3. This splitting is 100% detectable because *both* ends will be invalid UTF-8.

4. For some reason nobody seems to worry about this for UTF-16. Hmmmm, I wonder why?

Comment Re:Interoperating with invalid data (Score 1) 196

Maybe you should design your own platform where strings will be represented internally as UTF-8. It would be an interesting exercise.

FLTK and Nuke, and the project I am doing at R&H all use UTF-8 with tolerance for encoding errors for all internal storage. It is really easy, far easier than dealing with two types of text.

About 90% of the work is to get around default converters in Python and Qt that screw up the UTF-8.
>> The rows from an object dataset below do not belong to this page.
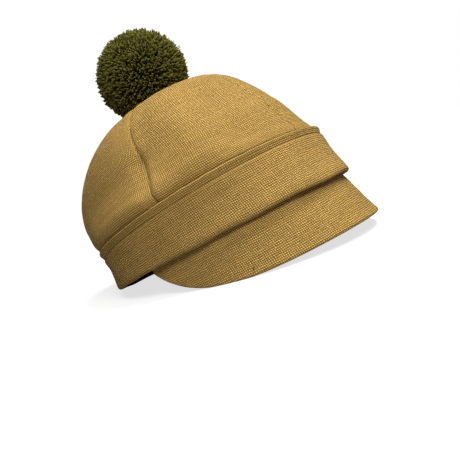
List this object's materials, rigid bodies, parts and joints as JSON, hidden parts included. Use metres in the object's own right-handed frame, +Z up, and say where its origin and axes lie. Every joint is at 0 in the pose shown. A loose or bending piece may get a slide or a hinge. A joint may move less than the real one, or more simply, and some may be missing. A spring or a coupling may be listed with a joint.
{
  "type": "peaked gored wool cap with pompom",
  "caption": "Close-fitting gored woven wool cap with a flared turned-down band, a short cloth-covered peak at the front and a yarn pompom on top.",
  "frame": {"origin": "centre of the bottom of the cap's box, on the surface that it rests on", "axes": "+Z up; the peak points to -Y; the wearer's left is +X"},
  "size_m": [0.1828, 0.2486, 0.198],
  "materials": {
    "mustard_wool": "matt hopsack-woven wool, mustard",
    "olive_yarn": "cut wool yarn, dark olive"
  },
  "bodies": {
    "root": {"gore_front_right": "mustard_wool", "gore_side_right": "mustard_wool", "gore_back": "mustard_wool", "gore_side_left": "mustard_wool", "gore_front_left": "mustard_wool", "band": "mustard_wool", "peak": "mustard_wool", "pompom": "olive_yarn"}
  },
  "joints": []
}
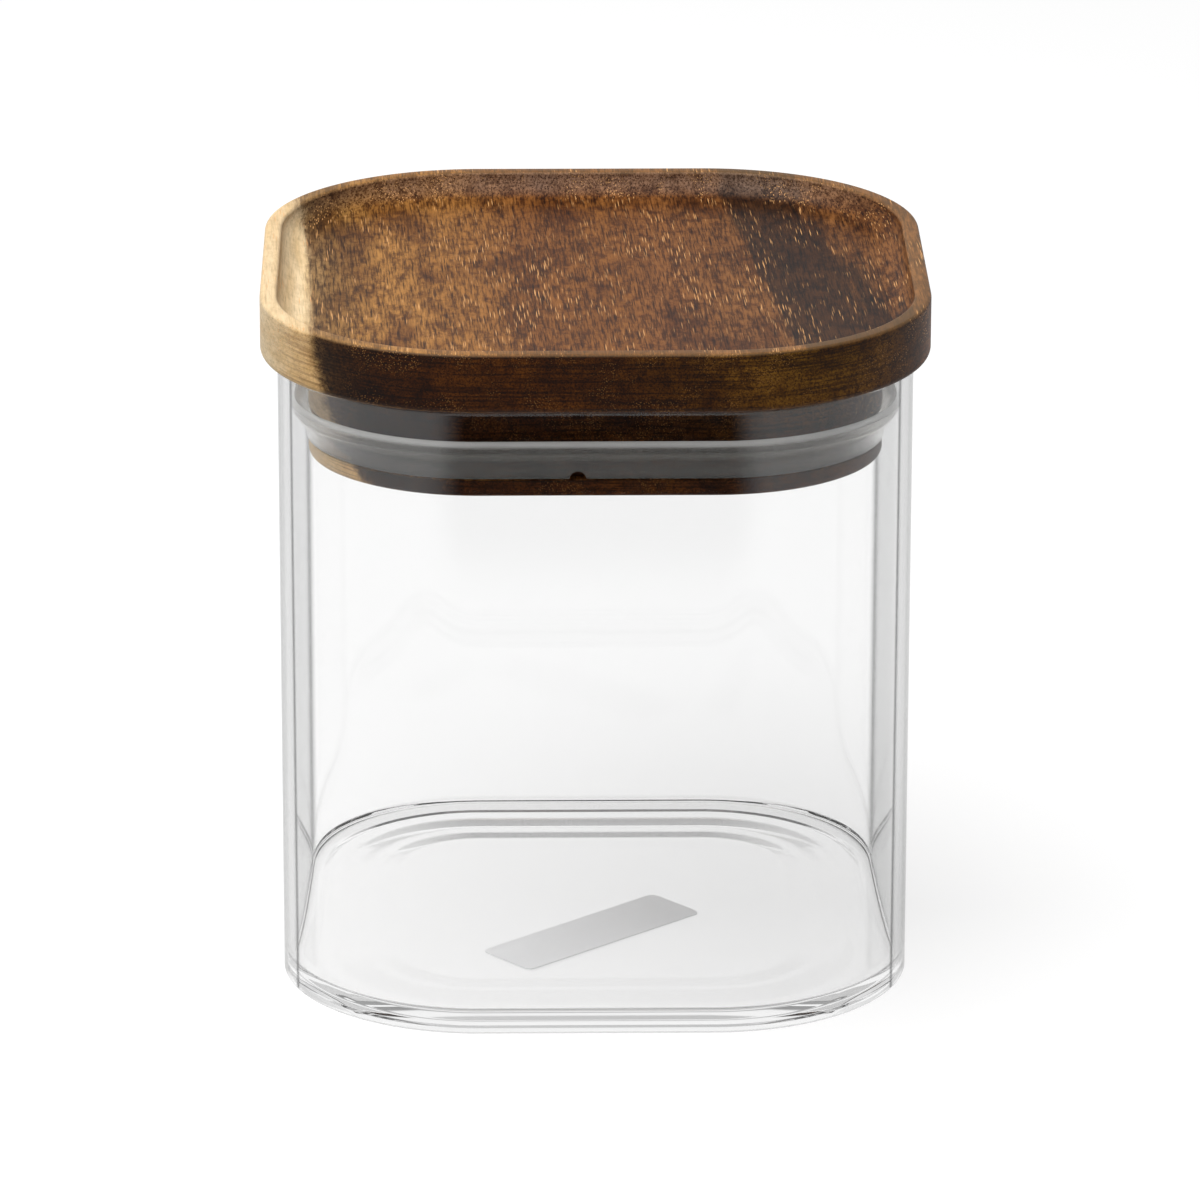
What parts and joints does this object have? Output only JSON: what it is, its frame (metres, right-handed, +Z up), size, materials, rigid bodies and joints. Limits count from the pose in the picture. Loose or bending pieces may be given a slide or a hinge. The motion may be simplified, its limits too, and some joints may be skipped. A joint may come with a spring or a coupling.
{
  "type": "glass jar",
  "caption": "Rounded-square clear glass storage jar with a solid wooden plug lid, dished on top and sealed by a silicone ring, that lifts straight off.",
  "frame": {"origin": "middle of the jar's footprint, on the plane that it stands on", "axes": "+Z up through the lid, along the line that the lid lifts on; -Y is the front, where the seal's small notch is; +X to the right seen from the front"},
  "size_m": [0.1, 0.1, 0.107],
  "materials": {
    "glass": "clear borosilicate glass, blown, with a fire-polished rim",
    "acacia": "solid acacia, sanded and oiled, brown heartwood with a pale sapwood edge",
    "silicone": "translucent grey silicone, moulded, satin",
    "label": "blank pale grey paper sticker, matt"
  },
  "bodies": {
    "jar": {"glass_jar": "glass", "base_label": "label"},
    "lid": {"wooden_lid": "acacia", "silicone_seal": "silicone"}
  },
  "joints": [
    {"name": "lid_lift", "type": "slide", "parent": "jar", "child": "lid", "axis": [0, 0, 1], "range_m": [0, 0.06]}
  ]
}
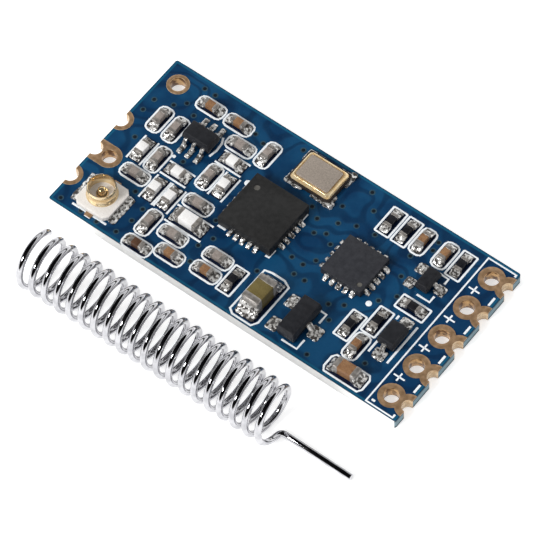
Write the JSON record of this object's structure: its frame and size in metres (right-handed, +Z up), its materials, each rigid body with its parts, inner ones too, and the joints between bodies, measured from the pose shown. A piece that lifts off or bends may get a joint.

Comment Re:Interoperating with invalid data (Score 1) 196

Stupid software that thinks it has to convert to UTF-16 is about 95% of the problem.

UTF-16 cannot losslessly store invalid UTF-8. It also cannot losslessly store an odd subset of arrangements of Unicode code points (it can't store a low surrogate followed by a high surrogate, because this pattern is reserved to mean a non-BMP code point). It also forces a weird cutoff at 0x10FFFF which a lot of programmers get wrong (either using 0x1FFFF or 0x1FFFFF). UTF-16 is also variable sized and has invalid sequences, thus it has NO advantages over UTF-8, so the entire scheme is a waste of time.

Unfortunately a bunch of people are so enamored with all the work they did to convert everything to 16-bit that they are refusing to admit they made a mistake. One way is to declare invalid UTF-8 as throwing errors and thus make it virtually impossible to manipulate text in UTF-8 form. Note that they don't throw exceptions on invalid UTF-16, care to explain that??? HMM????

UTF-8 can store all possible UTF-16 strings losslessly (including lone surrogates which are considered "invalid" in UTF-16), as well as storing invalid UTF-8. It can encode a continuous range of code points from 0-0x10FFFF, or 0x1FFFFF with a trivial change (it can do up to 0x7FFFFFFF if you use the original UTF-8 design).

PEP 393 does NOT solve the problem. The "ascii" is limited to only 7-bit characters and thus cannot store UTF-8 (valid or not).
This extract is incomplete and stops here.